In the arena where it all started back in 1995, Juan Manuel Marquez returned to the Fabulous Forum in Inglewood, California to deliver yet another master class of boxing. Marquez showed that at 40 years old he’s still one of the elite boxers in the sport.
As Marquez made his way to the ring, questions began to arise about the aging fighter. Does Marquez still have the speed to keep up with these young guys? Were we about to witness the last ride of a legend? Had Marquez returned to hallowed ground to say his final goodbye? If anything, The Forum served as a fountain of youth for Marquez.
Mike Alvarado, at 33, was supposed to be the younger man, but hard-fought wars and blood baths had clearly accelerated the clock on Alvarado. In the first round, Marquez came out and saw a tentative fighter with a high guard who was unwilling to exchange with him. Or maybe it was part of Alvarado’s strategy. Marquez, after all, has struggled with fighters who stand back and let him lead. Marquez obliged Alvarado and began to open up. A few jabs and a big overhand right later and it became apparent that not only would Marquez be the aggressor in this fight, but that he was actually the quicker man. An advantage Marquez has not had in a long time.
The fight was tense for the first 4 rounds, lacking the all-out action both men are famous for. Part of it was due to Alvarado’s unwillingness to open up and engage Marquez. During the 5th came a shift. Alvarado began to open up, allowing Marquez to counter more frequently. A quiet 8th round was shaken up when Alvarado, perhaps confident from a left hook he had landed moments before, bit on a body jab feint (just like the one Pacquiao did in the 2nd round in his 4th fight with Marquez) and lowered his hands. Marquez made Alvarado pay for his mistake with a sharp jab followed by a brutal straight right. The punch sent Alvarado reeling backward, nearly following out of the ring. Alvarado rose at 8 and made it out of the round (not before needing help finding his corner.)

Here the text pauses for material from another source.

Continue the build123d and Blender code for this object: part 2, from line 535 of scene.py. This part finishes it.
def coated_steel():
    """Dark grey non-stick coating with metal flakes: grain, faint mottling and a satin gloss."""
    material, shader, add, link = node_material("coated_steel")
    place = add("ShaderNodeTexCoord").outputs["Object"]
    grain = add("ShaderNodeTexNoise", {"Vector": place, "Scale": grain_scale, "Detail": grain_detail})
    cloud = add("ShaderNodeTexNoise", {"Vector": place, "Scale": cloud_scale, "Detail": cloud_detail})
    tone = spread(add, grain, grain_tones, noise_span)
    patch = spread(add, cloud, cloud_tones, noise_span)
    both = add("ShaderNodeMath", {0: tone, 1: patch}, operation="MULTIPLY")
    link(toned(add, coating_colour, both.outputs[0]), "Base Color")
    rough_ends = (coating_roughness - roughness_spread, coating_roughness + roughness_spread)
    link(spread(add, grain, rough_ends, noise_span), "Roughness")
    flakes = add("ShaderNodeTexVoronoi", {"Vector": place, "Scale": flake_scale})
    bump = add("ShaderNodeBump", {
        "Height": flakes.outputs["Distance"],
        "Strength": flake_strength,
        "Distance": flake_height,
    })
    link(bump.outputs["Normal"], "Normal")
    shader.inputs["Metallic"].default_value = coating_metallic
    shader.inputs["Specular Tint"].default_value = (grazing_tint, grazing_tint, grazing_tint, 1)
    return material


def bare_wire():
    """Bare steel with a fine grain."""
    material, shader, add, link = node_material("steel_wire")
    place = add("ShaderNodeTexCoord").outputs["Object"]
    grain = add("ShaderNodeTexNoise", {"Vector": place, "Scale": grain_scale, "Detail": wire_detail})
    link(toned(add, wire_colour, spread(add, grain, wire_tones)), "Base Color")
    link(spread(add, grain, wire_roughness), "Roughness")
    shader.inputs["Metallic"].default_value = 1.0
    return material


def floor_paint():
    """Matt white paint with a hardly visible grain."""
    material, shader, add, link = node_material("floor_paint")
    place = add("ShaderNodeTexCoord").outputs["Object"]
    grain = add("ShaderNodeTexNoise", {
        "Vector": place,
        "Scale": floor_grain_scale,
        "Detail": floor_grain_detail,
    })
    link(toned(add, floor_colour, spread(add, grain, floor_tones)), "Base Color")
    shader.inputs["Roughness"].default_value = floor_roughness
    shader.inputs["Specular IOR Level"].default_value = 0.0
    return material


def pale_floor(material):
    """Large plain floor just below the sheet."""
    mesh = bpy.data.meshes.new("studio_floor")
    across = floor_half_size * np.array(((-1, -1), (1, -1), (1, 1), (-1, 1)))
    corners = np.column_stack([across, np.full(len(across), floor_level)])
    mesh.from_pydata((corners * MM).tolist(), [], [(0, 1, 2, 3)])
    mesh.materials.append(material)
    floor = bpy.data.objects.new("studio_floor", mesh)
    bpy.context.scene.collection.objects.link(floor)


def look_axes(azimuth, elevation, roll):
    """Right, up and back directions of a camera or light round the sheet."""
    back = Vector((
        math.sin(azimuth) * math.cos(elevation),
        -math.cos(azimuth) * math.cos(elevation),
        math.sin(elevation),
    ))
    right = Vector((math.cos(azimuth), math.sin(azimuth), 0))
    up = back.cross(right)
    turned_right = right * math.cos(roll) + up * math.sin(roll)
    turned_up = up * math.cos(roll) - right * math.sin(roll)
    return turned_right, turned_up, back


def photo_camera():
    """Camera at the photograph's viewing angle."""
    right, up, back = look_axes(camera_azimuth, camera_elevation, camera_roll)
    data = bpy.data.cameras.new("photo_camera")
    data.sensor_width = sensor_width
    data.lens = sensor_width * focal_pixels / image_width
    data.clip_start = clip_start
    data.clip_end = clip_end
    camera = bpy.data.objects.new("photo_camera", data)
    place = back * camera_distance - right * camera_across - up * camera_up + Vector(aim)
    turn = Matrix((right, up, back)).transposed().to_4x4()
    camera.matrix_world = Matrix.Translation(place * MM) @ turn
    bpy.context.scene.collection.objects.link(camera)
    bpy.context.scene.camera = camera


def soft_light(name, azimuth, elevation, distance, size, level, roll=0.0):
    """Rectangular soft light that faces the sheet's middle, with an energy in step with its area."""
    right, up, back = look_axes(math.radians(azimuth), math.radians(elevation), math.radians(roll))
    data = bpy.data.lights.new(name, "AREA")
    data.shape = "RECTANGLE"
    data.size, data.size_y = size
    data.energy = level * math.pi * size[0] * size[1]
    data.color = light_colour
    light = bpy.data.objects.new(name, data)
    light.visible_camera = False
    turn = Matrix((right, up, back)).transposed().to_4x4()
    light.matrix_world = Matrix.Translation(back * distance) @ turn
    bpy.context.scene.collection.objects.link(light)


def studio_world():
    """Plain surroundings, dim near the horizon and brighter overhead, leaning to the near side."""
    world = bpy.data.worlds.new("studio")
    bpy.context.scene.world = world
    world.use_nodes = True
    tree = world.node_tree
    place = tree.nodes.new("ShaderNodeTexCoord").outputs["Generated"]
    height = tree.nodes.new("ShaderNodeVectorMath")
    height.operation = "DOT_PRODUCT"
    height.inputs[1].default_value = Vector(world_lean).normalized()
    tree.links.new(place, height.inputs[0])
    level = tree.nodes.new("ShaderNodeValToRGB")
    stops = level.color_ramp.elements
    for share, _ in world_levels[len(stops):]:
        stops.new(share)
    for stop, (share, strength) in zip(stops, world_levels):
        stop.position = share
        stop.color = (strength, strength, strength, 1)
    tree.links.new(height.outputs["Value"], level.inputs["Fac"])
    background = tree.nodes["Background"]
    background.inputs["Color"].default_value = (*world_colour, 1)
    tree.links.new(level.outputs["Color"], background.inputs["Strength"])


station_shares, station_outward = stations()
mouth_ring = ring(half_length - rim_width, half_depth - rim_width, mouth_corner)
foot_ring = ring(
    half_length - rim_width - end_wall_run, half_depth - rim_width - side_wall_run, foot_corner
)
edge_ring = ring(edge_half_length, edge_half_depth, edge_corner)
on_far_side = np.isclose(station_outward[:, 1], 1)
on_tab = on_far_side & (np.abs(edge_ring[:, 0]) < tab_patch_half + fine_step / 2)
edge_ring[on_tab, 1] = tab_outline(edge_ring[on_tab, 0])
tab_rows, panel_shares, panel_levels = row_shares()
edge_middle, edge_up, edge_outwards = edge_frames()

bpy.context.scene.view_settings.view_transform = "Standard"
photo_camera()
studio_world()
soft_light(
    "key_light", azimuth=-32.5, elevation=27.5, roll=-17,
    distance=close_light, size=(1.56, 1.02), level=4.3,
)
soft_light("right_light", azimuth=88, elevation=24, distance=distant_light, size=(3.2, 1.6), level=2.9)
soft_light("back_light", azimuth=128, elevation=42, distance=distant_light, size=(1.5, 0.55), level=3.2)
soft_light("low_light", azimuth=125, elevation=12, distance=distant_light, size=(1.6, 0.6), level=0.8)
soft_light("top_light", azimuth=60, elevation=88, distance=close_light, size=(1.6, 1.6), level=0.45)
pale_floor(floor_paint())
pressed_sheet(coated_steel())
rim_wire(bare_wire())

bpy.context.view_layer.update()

The fight wasn’t all Marquez. In the very next round, Alvarado came out bouncing on his feet to show his legs were still there following the knockdown. Alvarado moved laterally, switched southpaw and back, and Marquez walked forward with a combination. Marquez’s left hook and straight right found their mark, but Alvarado countered with a short right hand that sent Marquez to the canvas. A typical flash knockdown we’ve seen numerous times over Marquez’s career.
Alvarado’s success would come in spurts over the later rounds, but nothing in his attack was significant or sustained to the point that Marquez was ever in trouble of losing either on points of by knockout. Marquez coasted to a unanimous decision victory and is now the number one contender for Manny Pacquiao’s WBO welterweight title.
In the post fight interview, Max Kellerman of HBO Boxing asked Marquez about the potential of a fifth fight with the Filipino star. Marquez seemed indifferent to the fight and avoided answering the question. (A textbook move in order to get a bigger payday for the fight.)
Right now, a 5th Pacquiao fight makes sense from an entertainment point of view. Their previous 4 fights have all been thrillers, and the pool of welterweights over at Top Rank has become thin. Marquez’s other options (realistic options I mean) include Ruslan Provodnikov (should he get past Chris Algieri), Jessie Vargas, and Timothy Bradley. Marquez has already turned down a fight with Provodnikov and Vargas may not be ready yet. As for Bradley, I’m not sure there’s much of a public demand for a rematch between the 2.
The undercard featured Ukrainian junior welterweight Viktor Postol taking on Turkish Selcuk Aydin in a WBC junior welterweight eliminator for Danny Garcia’s title. Postol overcame some early adversity as he was rocked in the 1st round by a sweeping left hook from Aydin. Postol recovered quickly and placed a methodical beatdown on Aydin, hardly losing a round on the scorecards. Postol finished Aydin off in the 11th round with a right uppercut for the ages. The shot snapped Aydin’s head back as Aydin crumpled to the ground. Referee Raul Caiz Jr immediately jumped in to end the fight.
Stylistically, Postol is an upright boxer whose movement is reminiscent of Gennady Golovkin. Except with less head movement and 5 pound gloves on. Postol has slow hands and doesn’t appear to hit hard, but he’s a committed body puncher who’s very accurate. If Postol gets the fight with Danny Garcia, I don’t see it ending well for Postol. His lack of head movement and suspect chin make him a much easier fight than a rematch with Mauricio Herrera.